Nevertheless, baby night-life has its own attractions. If I've been out at work all day, then spending the small hours walking our one-year-old around the bedroom massively multiplies our time together. Of course, conversation is minimal. (Given her current feline obsessions, a glance at the darkness outside, accompanied with the statement: "The cats are all still asleep" often does the trick.) However, by the end of a night of cuddles, wriggles and roars, we are transformed from strangers in the night into morning intimates, bonded by shared events that have become a blur by the time dawn breaks.

There is also plenty of time just to be, for the night is long. There is none of the daytime rush that can turn a relationship with a child into a merely functional matter of feeding, bathing, dressing and appeasing.

And, of course, there is the chance to sing. I know a thousand tunes, but no more than a couple of lines of a single one. At night this ignorance is no disgrace. I hum and sometimes, in her sleepiness, she hums in her own way before drifting off. And, as morning comes, I find myself thinking of Yeats's poem, "The Stolen Child". "We foot it all the night/ Weaving olden dances/ Mingling hands and mingling glances/ Till the moon has taken flight."

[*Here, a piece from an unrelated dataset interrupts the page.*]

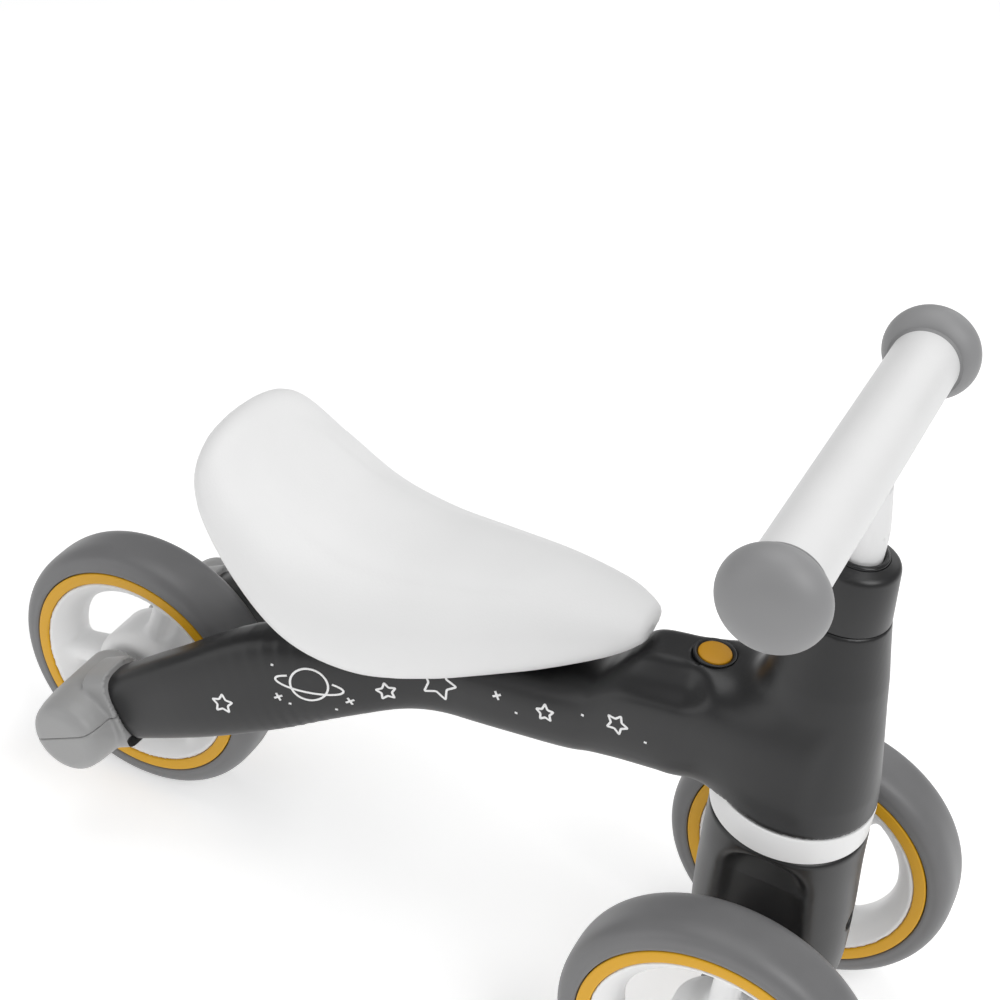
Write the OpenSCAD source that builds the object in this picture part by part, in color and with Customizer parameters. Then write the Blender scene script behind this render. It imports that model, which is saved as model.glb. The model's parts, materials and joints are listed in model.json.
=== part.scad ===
// Three-wheeled toddler balance bike: a moulded beam frame with a forked tail,
// a single rear wheel between the two rear arms, and two front wheels on a
// steering fork. +X is forwards, +Z is up, the origin lies on the floor under
// the middle of the bike.

/* [Wheels] */
// Outer radius of every wheel
wheel_r = 75; // [70:1:76]
// Width of every tyre
tyre_w = 32; // [28:1:33]
// Distance between the front and the rear axle
wheelbase = 360; // [350:2:380]
// Distance between the middle planes of the two front wheels
track = 141; // [138:1:150]
// Number of spokes in a rim
spokes = 3; // [3:1:5]

/* [Steering] */
// Height of the handlebar's axis above the floor
bar_z = 349.5; // [346:0.5:356]
// Distance between the centres of the two grip balls
bar_span = 206; // [190:2:220]
// Radius of the white handlebar tube
bar_r = 15.8; // [15:0.2:17]
// Radius of the grip balls on the bar's ends
ball_r = 22.3; // [21:0.1:24]
// How far the bike steers to each side, in degrees
steer_limit = 67.5; // [45:0.5:70]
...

All this can, I'm afraid, leave you a bit tense next morning. The best preparation I've had for that frayed feeling is sleeping rough in one of Bristol's multi-storey car parks. Because no matter how much you cover yourself, the freezing cold (or in this case, the cry) still seeps in and wakes you up. And next morning, though you may not be tired, provided you took to your concrete bed early enough, you are discombobulated. The only way to get your head together, some companions once revealed, was a few puffs of dope and a mug of coffee in McDonald's.

They were right. However, mindful of Jack Straw's problems, I am careful not to set the baby a bad example. These days, a long, hot bath must suffice. And then I return to work until another night.